Recall that you can find minimum and maximum of curves using derivatives. In the same way, you can find the minimum and maximum of surfaces by following the gradiennt and finding the points were the gradient is zero in all directions.

You have already examined the partial derivatives of the function, $f(x,y) = x^2 + y^2$. These partial derivatives are:

$$\frac{\partial f(x,y)}{\partial x} = 2x \\ \frac{\partial f(x,y)}{\partial y} = 2y$$

In this case, the gradient is a 2-dimensional vector of the change of the function in the $x$ direction and the change in the function in the $y$ direction. This vector can be written as follows:

$$grad(f(x,y)) = \vec{g(x,y)} = \begin{bmatrix}\frac{\partial f(x,y)}{\partial x} \\ \frac{\partial f(x,y)}{\partial y} \end{bmatrix} = \begin{bmatrix}2x \\ 2y \end{bmatrix} $$

Plotting the Gradient

A plot will help you get feel for the meaning of the gradient. The code below plots the gradient of the function $f(x,y) = x^2 + y^2$ along with contours of the value of the function. Run this code and examine the plot.


In [ ]:
%matplotlib inline
import matplotlib.pyplot as plt
import numpy as np
import math

## Create a uniform grid
el = np.arange(-5,6)
nx, ny = np.meshgrid(el, el, sparse=False, indexing='ij')

## flatten the gird to 1-d and compute the value of the function z
x_coord = []
y_coord = []
z = []
for i in range(11):  
    for j in range(11):
        x_coord.append(float(-nx[i,j]))
        y_coord.append(float(-ny[i,j]))       
        z.append(nx[i,j]**2 + ny[i,j]**2)

## perform vector arithmetic to get the x and y gradients        
x_grad = [-2 * x for x in x_coord]
y_grad = [-2 * y for y in y_coord] 

## Plot the arrows using  width for gradient
plt.xlim(-5.5,5.5)
plt.ylim(-5.5,5.5)
for x, y, xg, yg in zip(list(x_coord), list(y_coord), list(x_grad), list(y_grad)):
    if x != 0.0 or y != 0.0: ## Avoid the zero divide when scaling the arrow
        l = math.sqrt(xg**2 + yg**2)/2.0
        plt.quiver(x, y, xg, yg, width = l, units = 'dots')

## Plot the countours of the function surface
z = np.array(z).reshape(11,11)    
plt.contour(el, el, z)

Notice the following properties of this plot.

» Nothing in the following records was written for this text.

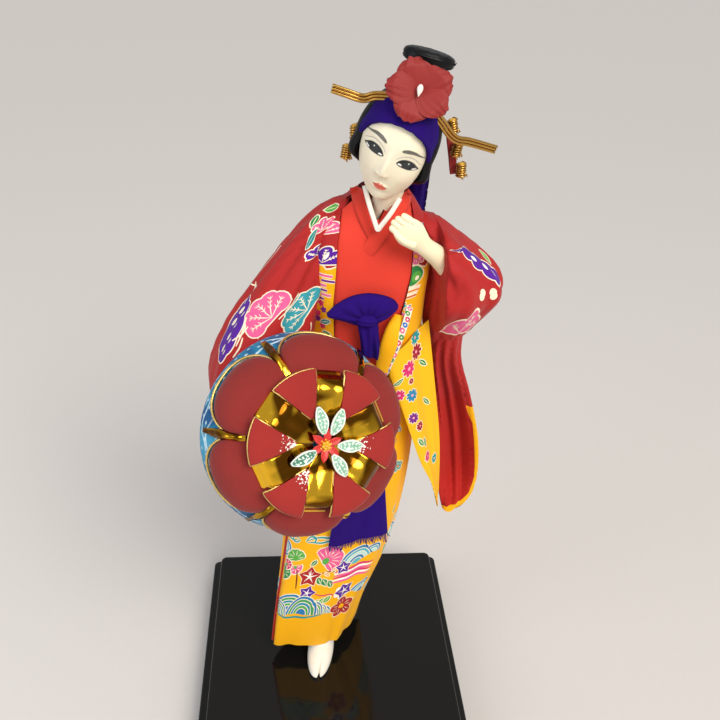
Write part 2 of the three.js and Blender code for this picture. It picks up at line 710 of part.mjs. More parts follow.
// The red inner robe shows between the outer robe's front strips, with a V at the neck.
const chestOutline = outlineOf([
  [-1, robeBottom - 1], [18, robeBottom - 1], [21, 225], [23.5, 244], [26.5, 260], [27, 274], [25, 290],
  [21.5, 296], [12.6, 279], [6.5, 296], [-1, 291], [-3.5, 274], [-4, 260], [-4.5, 247],
]);
{
  const front = solid(plate(chestOutline, -40, -5));
  add('inner_robe', geometryOf(solid(torso(1)).intersect(front)), clothRed, 0.85);

  const opening = grown(plate(chestOutline, -40, -5), 3 * gap);
  const robe = solid(torso()).subtract(solid(opening));
  add('outer_robe', geometryOf(robe), clothRed, 0.85);
}
{
  const folds = (angle, t) => 0.8 * Math.sin(angle * 9 + 2 * t) * (1 - t);
  const skirt = stacked([
    { z: hemHeight, x: -7, y: 7, a: 19.5, b: 17.5, lean: 0.5, square: 4.2 },
    { z: 60, x: -4, y: 6, a: 22.5, b: 19, lean: 0.4, square: 3.2 },
    { z: 90, x: 0.5, y: 5, a: 26, b: 20, lean: 0.25, square: 3 },
    { z: 120, x: 3.5, y: 3, a: 28, b: 20.5, lean: 0.12, square: 2.8 },
    { z: 150, x: 6.5, y: 2, a: 28, b: 20, lean: 0.05, square: 2.6 },
    { z: 175, x: 8.5, y: 1.5, a: 27, b: 19.5, lean: 0.02, square: 2.5 },
    { z: robeBottom - gap, x: 10, y: 2, a: 26, b: 19, lean: 0, square: 2.5 },
  ], 20, 8, folds);
  add('skirt', skirt, yellow, 0.85);
}

// Feet in split-toed socks, just under the hem
function foot(toe, heel, halfWidth) {
  const length = Math.hypot(toe[0] - heel[0], toe[1] - heel[1]);
  const sole = baseHeight + gap;
  const body = stacked([
    { z: sole, x: 0, y: 0, a: halfWidth * 0.86, b: length / 2 - 0.8 },
    { z: sole + 1.5, x: 0, y: 0, a: halfWidth, b: length / 2 },
    { z: sole + 4.5, x: 0, y: 1.2, a: halfWidth * 0.94, b: length / 2 - 2 },
    { z: sole + 7.5, x: 0, y: 5, a: halfWidth * 0.8, b: length / 2 - 6.5 },
    { z: hemHeight - gap, x: 0, y: 7.5, a: halfWidth * 0.72, b: length / 2 - 9.5 },
  ], 14, 5);
  const split = new THREE.BoxGeometry(0.9, 8, 12).translate(0.6, -length / 2, sole + 4);
  const shape = geometryOf(solid(body).subtract(solid(split)));
  shape.rotateZ(Math.atan2(toe[0] - heel[0], heel[1] - toe[1]));
  shape.translate((toe[0] + heel[0]) / 2, (toe[1] + heel[1]) / 2, 0);
  return shape;
}
add('foot_right', foot([-8.5, -26], [-3, 11], 7), ivory, 0.6);
add('foot_left', foot([2, 4], [7, 31], 5.6), ivory, 0.6);

// The lacquered base: a plinth, a shadow gap and a raised board
{
  const board = (half, from, to, corner, bevel) => {
    const side = half - corner;
    const outline = new THREE.Shape();
    [[side, side, 0], [-side, side, 1], [-side, -side, 2], [side, -side, 3]].forEach(([x, y, quarter]) => {
      outline.absarc(x, y, corner, quarter * Math.PI / 2, (quarter + 1) * Math.PI / 2, false);
    });
    const geometry = welded(new THREE.ExtrudeGeometry(outline, {
      depth: to - from - 2 * bevel,
      bevelEnabled: bevel > 0,
      bevelThickness: bevel,
      bevelSize: bevel,
      bevelOffset: -bevel,
      bevelSegments: 1,
      curveSegments: 2,
    }));
    geometry.translate(0, 0, from + bevel);
    return geometry;
  };
  const grooveTop = plinthHeight + grooveHeight;
  add('base', joined(
    board(baseHalf, 0, plinthHeight, 4, 0.7),
    board(baseTopHalf - grooveInset, plinthHeight - 1, grooveTop + 1, 3, 0),
    board(baseTopHalf, grooveTop, baseHeight, 3.5, 0.8),
  ), black, 0.12);
}

export default group;
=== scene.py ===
# A dancer doll in a printed robe with a flower hat, on a stepped lacquer board.
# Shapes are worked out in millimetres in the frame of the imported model, and written in metres.
import json
import math

import bpy
import numpy as np
from numpy import arange, arctan2, array, asarray, clip, concatenate, cos, cross, cumsum, diff, float32, \
    full, gradient, hypot, int32, interp, linspace, maximum, meshgrid, minimum, ones, radians, repeat, \
    sin, sqrt, stack, tile, zeros
from mathutils import Matrix, Vector, noise
from mathutils.geometry import delaunay_2d_cdt

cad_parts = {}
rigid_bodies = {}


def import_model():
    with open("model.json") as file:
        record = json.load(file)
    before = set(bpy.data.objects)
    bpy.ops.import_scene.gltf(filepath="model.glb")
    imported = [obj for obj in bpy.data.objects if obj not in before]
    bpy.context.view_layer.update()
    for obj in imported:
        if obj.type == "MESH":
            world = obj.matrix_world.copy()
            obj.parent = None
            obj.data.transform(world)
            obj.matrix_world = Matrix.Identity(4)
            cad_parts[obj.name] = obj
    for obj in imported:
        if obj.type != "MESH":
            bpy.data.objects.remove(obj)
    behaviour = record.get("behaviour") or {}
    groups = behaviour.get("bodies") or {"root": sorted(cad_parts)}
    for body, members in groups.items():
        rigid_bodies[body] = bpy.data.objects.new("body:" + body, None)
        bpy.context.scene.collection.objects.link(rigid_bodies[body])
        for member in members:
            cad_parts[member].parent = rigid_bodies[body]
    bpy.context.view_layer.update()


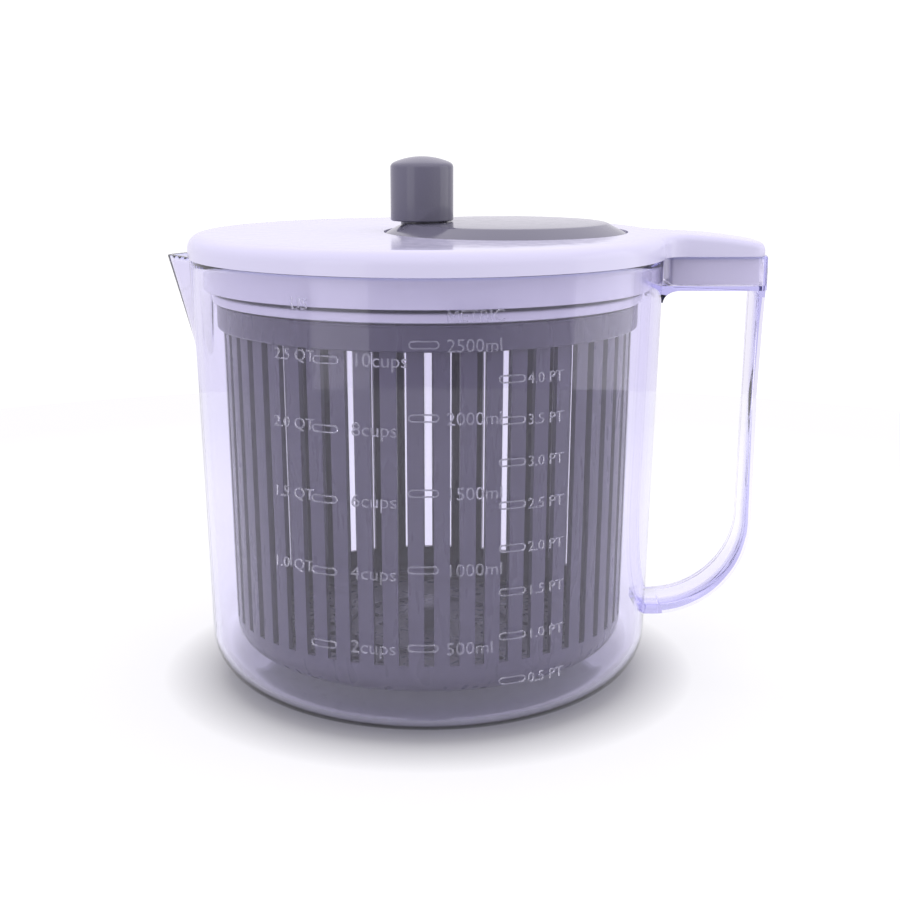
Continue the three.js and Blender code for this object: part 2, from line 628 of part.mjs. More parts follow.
function makeDrivePlate() {
  const { r, bottomZ, topZ, hubR, hubTopZ, ribs, ribZ } = PLATE;
  const sheet = turned(
    [
      [0, bottomZ - 0.8],
      [hubR, bottomZ - 0.8],
      [hubR, bottomZ],
      [r, bottomZ],
      [r, topZ - 0.6],
      [r - 0.6, topZ],
      [hubR, topZ],
      [hubR, hubTopZ],
      [0, hubTopZ],
    ],
    { sides: ROUND },
  );
  const notches = around(KEYS.count, (turn) =>
    block([NEST.innerR - 2, -NEST.notchWidth / 2, NEST.bottomZ - 1],
      [NEST.outerR + 2, NEST.notchWidth / 2, NEST.notchTopZ], turn),
  );
  const nest = cut(ring(NEST.innerR, NEST.outerR, NEST.bottomZ, bottomZ + 0.5, { sides: ROUND }), notches);
  const webs = around(ribs, (turn) =>
    block([6, -0.8, ribZ], [NEST.innerR + 0.5, 0.8, bottomZ + 0.5], turn + Math.PI / ribs),
  );
  const washerSeat = cylinder(6, ribZ - 1, bottomZ - 0.8);
  const socket = cylinder(HEX.socketR, HEX.socketZ, hubTopZ + 1, { sides: 6 });
  const shankHole = cylinder(1.6, ribZ - 1, bottomZ + 2, { sides: 12 });
  return cut(join(sheet, nest, webs), washerSeat, socket, shankHole);
}

// ---------------------------------------------------------------- the assembly

addMesh(spinner, "jug", makeJug(), finish.clear);
addMesh(spinner, "pivot_bush", makePivotBush(), finish.bearing);
addMesh(spinner, "basket", makeBasket(), finish.basketGrey);

const lid = new THREE.Group();
spinner.add(lid);
addMesh(lid, "lid_cover", makeLidCover(), finish.white);
addMesh(lid, "gear_cover", makeGearCover(), finish.white);
postPlaces.forEach(([x, y], i) => {
  addMesh(lid, `gear_cover_screw_${i + 1}`, makeScrew({ ...COVER_SCREW, x, y }), finish.steel);
});
addMesh(lid, "crank_bush", makeCrankBush(), finish.bearing);
const axle = cut(
  cylinder(AXLE.r, AXLE.bottomZ, AXLE.topZ),
  cylinder(AXLE.threadR, AXLE.bottomZ - 1, AXLE.threadTopZ, { sides: 12 }),
);
addMesh(lid, "pinion_axle", axle, finish.steel);
addMesh(lid, "pinion_washer", makeWasher(AXLE_WASHER), finish.steel);
addMesh(lid, "pinion_screw", makeScrew(AXLE_SCREW), finish.steel);

const crank = new THREE.Group();
lid.add(crank);
addMesh(crank, "crank_disc", makeCrankDisc(), finish.grey);
addMesh(crank, "drive_gear", makeDriveGear(), finish.bearing);
addMesh(crank, "crank_washer", makeWasher({ ...CRANK_WASHER, x: CRANK_X }), finish.steel);
addMesh(crank, "crank_screw", makeScrew({ ...CRANK_SCREW, x: CRANK_X }), finish.steel);
addMesh(crank, "knob_pin", makeKnobPin(), finish.steel);
addMesh(crank, "knob", makeKnob(), finish.grey);

const drive = new THREE.Group();
lid.add(drive);
addMesh(drive, "pinion", makePinion(), finish.bearing);
addMesh(drive, "drive_plate", makeDrivePlate(), finish.white);

export default spinner;
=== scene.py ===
"""A salad spinner: a clear measuring jug, a slotted basket on a pivot, and a white lid with a geared crank.

Lengths are written in millimetres and turned into metres by MM where a mesh is made. The origin is the
centre of the jug's base, +Z is up, +X points at the handle and -X at the spout.
"""

import json
import math

import bmesh
import bpy
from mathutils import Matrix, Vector
from mathutils.geometry import delaunay_2d_cdt


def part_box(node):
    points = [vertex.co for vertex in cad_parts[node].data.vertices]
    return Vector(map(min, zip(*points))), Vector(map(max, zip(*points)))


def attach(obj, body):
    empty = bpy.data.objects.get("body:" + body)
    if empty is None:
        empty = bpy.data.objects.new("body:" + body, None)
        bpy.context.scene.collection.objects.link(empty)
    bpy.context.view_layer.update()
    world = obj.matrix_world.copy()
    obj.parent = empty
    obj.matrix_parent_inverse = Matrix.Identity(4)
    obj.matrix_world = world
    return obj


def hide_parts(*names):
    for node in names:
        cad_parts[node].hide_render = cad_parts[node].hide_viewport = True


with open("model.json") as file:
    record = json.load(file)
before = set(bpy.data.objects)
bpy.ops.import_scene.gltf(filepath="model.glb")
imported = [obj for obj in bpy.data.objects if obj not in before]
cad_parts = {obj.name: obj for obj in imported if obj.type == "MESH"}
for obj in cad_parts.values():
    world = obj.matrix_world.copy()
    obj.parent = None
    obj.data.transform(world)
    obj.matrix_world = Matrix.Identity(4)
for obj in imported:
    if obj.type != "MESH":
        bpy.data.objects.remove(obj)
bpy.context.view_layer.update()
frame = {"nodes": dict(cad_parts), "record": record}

MM = 0.001
TINY = 1e-6
FRONT = -90.0  # degrees, the side with the volume marks


def top_of(node):
    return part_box(node)[1].z / MM


def bottom_of(node):
    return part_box(node)[0].z / MM


# ---------------------------------------------------------------- driving dimensions, millimetres

RIM_Z = top_of("jug")
RIM_R = 84.3
BASE_R = 80.3  # the straight wall carried down to z = 0
JUG_CORNER = 18.6
JUG_WALL = 2.3
JUG_FLOOR = 3.0
SPOUT_TIP = -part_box("jug")[0].x / MM
SPOUT_HALF = 16.0
SPOUT_LOW = 118.0
SPOUT_START = 104.0
SPOUT_SPREAD = 0.5  # radians each side, well past the spout's root
SPOUT_SOFT = 0.12  # how gently its ridge grows out of the wall
SPOUT_TIP_SOFT = 0.02  # radians over which its tip is rounded
SPOUT_ROOT_SOFT = 0.5  # how gently its two sides leave the round rim
SPOUT_SIDE = math.radians(15)  # the part of the rim each side of the tip that gets a fine mesh
SPOUT_SIDES, BOWL_SIDES = 140, 150  # steps round that part, and round the rest
PIVOT_R = 3.0

CHANNEL_HALF = 12.0
CHANNEL_Z = 143.0
CHANNEL_WALL = 1.6
CHANNEL_END = 120.2
CHANNEL_BULGE = 121.5
GRIP_HALF = 10.7
GRIP_FLANGE = 1.4
GRIP_RECESS = 1.0
BEND_X, BEND_Z = 83.5, 57.5
BEND_OUTER = 35.0
BEND_INNER_X, BEND_INNER_Z = 32.8, 31.2

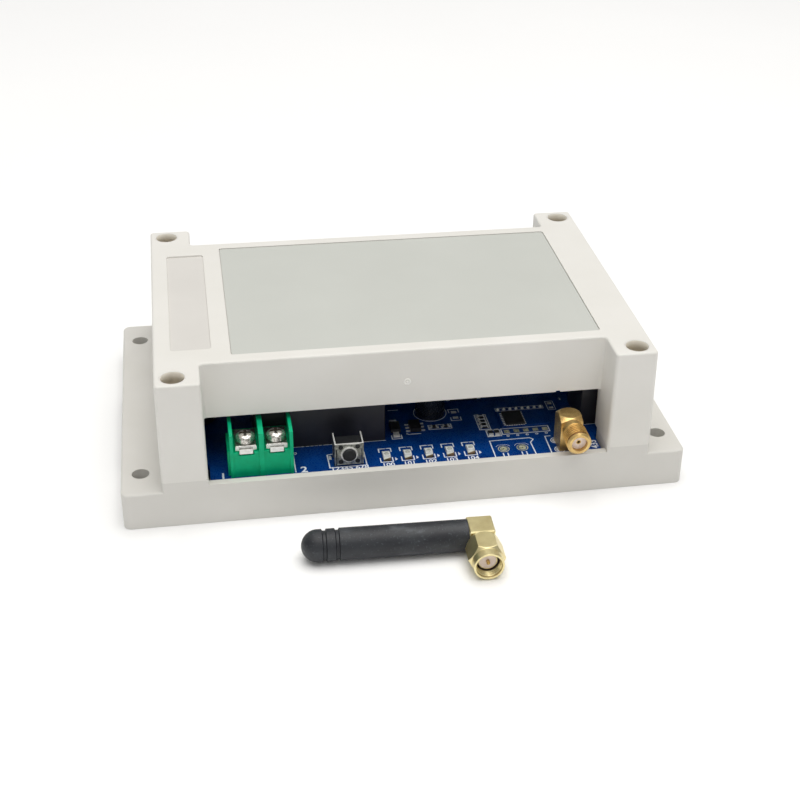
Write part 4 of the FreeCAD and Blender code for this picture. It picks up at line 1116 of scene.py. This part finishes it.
def mark_chip_parts():
    """Groups of chip parts, and an empty place beside them."""
    small = [box for box in chips if box[0].x < radio_low.x - 10]
    draw_box(small[0][0].x - 0.6, small[-1][1].x + 0.65, small[0][0].y - 0.6, small[0][1].y + 0.6)
    x = small[-1][1].x + 2.6
    y = small[0][1].y + 5.0
    draw_bracket(x - 1.35, x + 1.35, y + 2.9, -1.8)
    draw_bracket(x - 1.35, x + 1.35, y - 2.9, 1.8)
    for pad_y in (y + 1.4, y - 1.4):
        solder(x, pad_y, 1.5, 1.2, 0.05)
    near_radio = [box for box in chips if radio_low.x - 7 < box[0].x < radio_low.x]
    row = [box for box in near_radio if box[1].x - box[0].x > long_chip_mm]
    row_low = min(box[0].y for box in row)
    row_high = max(box[1].y for box in row)
    draw_box(row[0][0].x - 0.5, row[0][1].x + 0.5, row_low - 0.6, row_high + 0.6)
    pair = [(low, high) for low, high in chips
            if high.x - low.x < long_chip_mm and high.y - low.y > long_chip_mm]
    draw_box(pair[0][0].x - 0.35, pair[-1][1].x + 0.35, pair[0][0].y - 0.35, pair[0][1].y + 0.35)
    for low, high in row:
        add_line(marks, [(low.x + 0.15, low.y + 0.3), (high.x - 0.15, low.y + 0.3)], high.z + print_lift_mm,
                 0.46)
    for boxes, length in ((row, 0.4), (small, 0.9)):
        for low, high in boxes:
            for x in (low.x, high.x):
                solder(x, (low.y + high.y) / 2, length, high.y - low.y + 0.1, 0.07)
    for low, high in pair:
        for y in (low.y, high.y):
            solder((low.x + high.x) / 2, y, high.x - low.x + 0.1, 0.9, 0.07)


def mark_bare_pads():
    """Row of five bare pads in front of the radio board."""
    x0 = radio_low.x - 0.5
    y1 = radio_low.y - 0.35
    y0 = y1 - 2.75
    draw_box(x0, radio_high.x - 0.7, y0, y1)
    for i in range(5):
        x = x0 + 1.4 + 2.6 * i
        add_mound(tinned, x, (y0 + y1) / 2, board_top, 1.5, 1.5, 0.06 if i % 2 else 0.12)
        draw_ring(x - 0.15, y0 - 0.85, 0.42, 0.2)


def mark_radio_board():
    pins = solids_of("radio_pins")
    y = (pins[0][0].y + pins[0][1].y) / 2
    add_frame(marks, pins[0][0].x - 0.2, pins[-1][1].x + 0.25, y - 0.75, y + 0.8,
              radio_high.z + print_lift_mm, 0.16)
    for low, high in pins:
        add_mound(pads, (low.x + high.x) / 2, y, radio_high.z, 0.8, 0.8, 0.05)
    low, high = box_mm("radio_chip")
    for i in range(radio_chip_pads):
        share = (i + 0.5) / radio_chip_pads
        x = low.x + share * (high.x - low.x)
        y = low.y + share * (high.y - low.y)
        add_mound(pads, x, low.y - 0.05, radio_high.z, 0.5, 0.26, 0.12)
        add_mound(pads, low.x - 0.25, y, radio_high.z, 0.7, 0.5, 0.1)
        add_mound(pads, high.x + 0.2, y, radio_high.z, 0.5, 0.5, 0.1)


def mark_empty_connector():
    """Footprint of a two-way connector that isn't fitted."""
    y = lamps[0][0].y + 1.4
    pad_xs = (radio_low.x - 1.77, radio_low.x + 3.21)
    left = pad_xs[0] - 2.9
    right = pad_xs[1] + 2.9
    draw([(left, cut_y), (left, y + 4.2), (right, y + 4.35), (right + 0.85, y + 3.5), (right - 0.2, y + 2.1),
          (right, cut_y)])
    for x in pad_xs:
        add_disc(tinned, x, y, board_top, ring_pad_radius_mm, ring_pad_height_mm, ring_pad_hole_mm, 32)
        add_disc(tinned, x, y, board_top, ring_pad_fill_mm, ring_pad_fill_height_mm,
                 ring_pad_fill_bore_mm, 28)
        # A near-black disc on top of the board stands in for the hole: painted shade.
        add_disc(holes, x, y, board_top + bore_lift_mm, ring_pad_bore_mm, bore_height_mm)
        for side in (-0.6, 0.6):
            draw([(x + side, y - 2.0), (x + side, cut_y)])
        draw([(x - 1.9, y + 1.1), (x - 1.2, y + 1.95), (x + 1.2, y + 1.95), (x + 1.9, y + 1.1)],
             faint_line_mm)


def mark_jack():
    draw([(jack_low.x - 0.2, jack_high.y + 1.45), (jack_low.x - 1.75, jack_high.y + 1.45),
          (jack_low.x - 1.85, cut_y)])
    for x in (jack_low.x + 0.7, jack_high.x - 0.7):
        for y in (jack_high.y - 0.9, jack_high.y - 5.3):
            draw_ring(x, y, 1.5, 1.25, 28)
            add_disc(pads, x, y, board_top, jack_pad_radius_mm, jack_pad_height_mm, jack_pad_bore_mm)
    draw_number("433", jack_high.x + 3.9, sill_edge + 2.4, 1.9, 90.0)
    draw_number("14", jack_low.x + 0.6, radio_low.y + 1.6, 0.8)


def mark_filter():
    """Filter capacitor at the far right, and a small footprint at the radio board's rear corner."""
    low, high = box_mm("filter_capacitor")
    draw([(low.x - 0.3, low.y - 0.25), (high.x + 0.3, low.y - 0.25)], thin_line_mm)
    x = radio_high.x + 2.6
    y = radio_high.y + 0.3
    draw_box(x - 1.05, x + 1.05, y - 2.2, y + 2.2, thin_line_mm)
    for pad_y in (y - 1.1, y + 1.1):
        solder(x, pad_y, 1.2, 1.0, 0.1)
    draw_number("2", x + 3.4, y + 3.0, 1.0)


def mark_back():
    """Output terminals, relays and crystal."""
    low, high = box_mm("output_terminal_body")
    draw_number("8", low.x - 2.2, high.y - 2.2, 2.3, 180.0)
    draw_number("1", high.x + 2.2, high.y - 2.2, 2.3, 180.0)
    for x in (low.x - 0.5, high.x + 0.5):
        draw([(x, high.y - 0.2), (x, low.y - 0.5)])
    for low, high in solids_of("relays") + [box_mm("crystal")]:
        draw_box(low.x - outline_mm, high.x + outline_mm, low.y - outline_mm, high.y + outline_mm,
                 thin_line_mm)


def run_tracks():
    """Covered tracks behind the lamps and beside the key."""
    for i, (low, high) in enumerate(lamps):
        x = (low.x + high.x) / 2 + 0.3
        y = high.y + 3.6 + 0.45 * i
        add_line(tracks, [(x, high.y + 0.1), (x, y - track_bend_mm), (x + track_bend_mm, y),
                          (x + track_bend_mm + 1.6, y)], mark_z)
    for i in range(5):
        x = key_low.x - 3.2 - 1.1 * i
        y = key_low.y + 6.6 + 0.5 * i
        bend_y = y + track_bend_mm
        add_line(tracks, [(x, y), (x, bend_y), (x + track_bend_mm, bend_y + track_bend_mm),
                          (x + track_bend_mm, key_low.y + 12)], mark_z)


radio_low, radio_high = box_mm("radio_board")
mark_lamps()
mark_key()
mark_supply()
mark_regulator()
mark_chip_parts()
mark_bare_pads()
mark_radio_board()
mark_empty_connector()
mark_jack()
mark_filter()
mark_back()
run_tracks()

# Pieces on the board: name, what it is made of, its material, its slot
board_pieces = [
    ("board_print", marks, "silk", "label"),
    ("board_pads", pads, "tin", "solder"),
    ("board_tinned_pads", tinned, "flux", "solder"),
    ("board_holes_painted_shade", holes, "hole", "chip_black"),
    ("board_tracks", tracks, "track", "board"),
]
for name, work, key, slot in board_pieces:
    piece(name, mesh_from(name, work), [key], "housing", smooth=False)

  • The arrows in the plot point in the direction of the gradient.
  • The width of the arrows is proportional to the value of the gradient. The width of the arrows and the gradient decreases as function gets closer to the minimum. If this is the case everywhere, you can say that a function is convex. It is always much easier to find minimum of convex functions.
  • The direction of the gradient is always perpendicular to the contours. This is an important property of multivariate functions.

Using the gradient

So, what is all this good for? Say that you want to find the minimum of the function $f(x,y) = x^2 + y^2$. It is easy to see that the minimum of this function is at $x = 0$ and $y = 0$. But, what if you did not know this solution? Then you could do the following:

  1. Take some starting guess.
  2. Compute the gradient.
  3. take a small step in the direction of the gradient.
  4. Determine if the gradient is close to zero. If so, then stop, since the gradient will be zero at the minimum.
  5. Repeate steps 2, 3 and 4.

The algorithm outlined above is called the gradient decent method. It is the basis of many real-world minimization algorithms.